# Angeln in Aberdeen/Schottland



## Canadian87 (10. Januar 2007)

Hello,

kennt sich von euch einer über die Anglei (Meer, Seen und Flüsse) in Aberdeen/ Schottland aus??

Ich wäre euch für alle Tips dankbar (Fischvorkommen, Methoden, Preise für Scheine etc).

Vielen Dank. |wavey:

Gruss Canadian


----------



## Scotsman (10. Januar 2007)

*AW: Angeln in Aberdeen/Schottland*

Ich kann Dir sehr gut weiterhelfen, wenn Du etwas genauer beschreibst, was Du Dir genau vorstellst. Fischarten, Angelart usw.


----------



## Canadian87 (11. Januar 2007)

*AW: Angeln in Aberdeen/Schottland*



Scotsman schrieb:


> Ich kann Dir sehr gut weiterhelfen, wenn Du etwas genauer beschreibst, was Du Dir genau vorstellst. Fischarten, Angelart usw.



Hi Scotsman,

ich werde voraussichtlich an der Uni in Aberdeen weiterstudieren und würde gerne generelle Infos zu Lizenzen für Meer/Seen/Flüsse (Kosten) etc haben. Angeln tu ich überall, wenn möglich irgendwo in unberrührter Natur, so wie ich es hier in Kanada gewohnt bin. 

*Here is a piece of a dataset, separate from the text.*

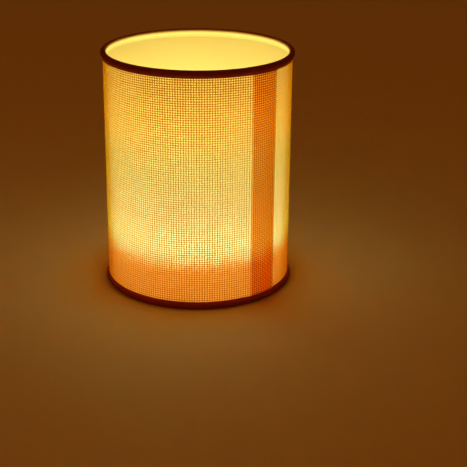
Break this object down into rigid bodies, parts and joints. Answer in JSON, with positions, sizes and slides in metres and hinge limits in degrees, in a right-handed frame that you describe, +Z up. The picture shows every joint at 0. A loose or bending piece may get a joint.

Ich habe gelesen das es dort Makrelen und Dorsche geben soll. Beides Fische die ich noch nie gefangen haben und die mich brennend interessieren. 

Die Flüsse sind für Forellen und Lachs bekannt, natürlich ein Traum. Sonst bin ich noch an Raubfischen wie Hecht, Zander, Welse und Barsch interessiert. Wie sieht es denn damit aus??

Bin um jede Info dankbar.

Gruss

Canadian


----------



## Scotsman (11. Januar 2007)

*AW: Angeln in Aberdeen/Schottland*

Bezüglich Meeresangeln habe ich selber auch keine grosse Erfahrung. Es fahren jedoch von sehr vielen kleineren Häfen Boote zum Meeresfischen raus. Die Touren gehen wie üblich einen Tag. Bezüglich den Kosten müsste ich mich schlau machen, aber das ist kein Problem. Ich rufe im laufe des Tages mal einen Freund drüben an, der sich da sehr gut auskennt.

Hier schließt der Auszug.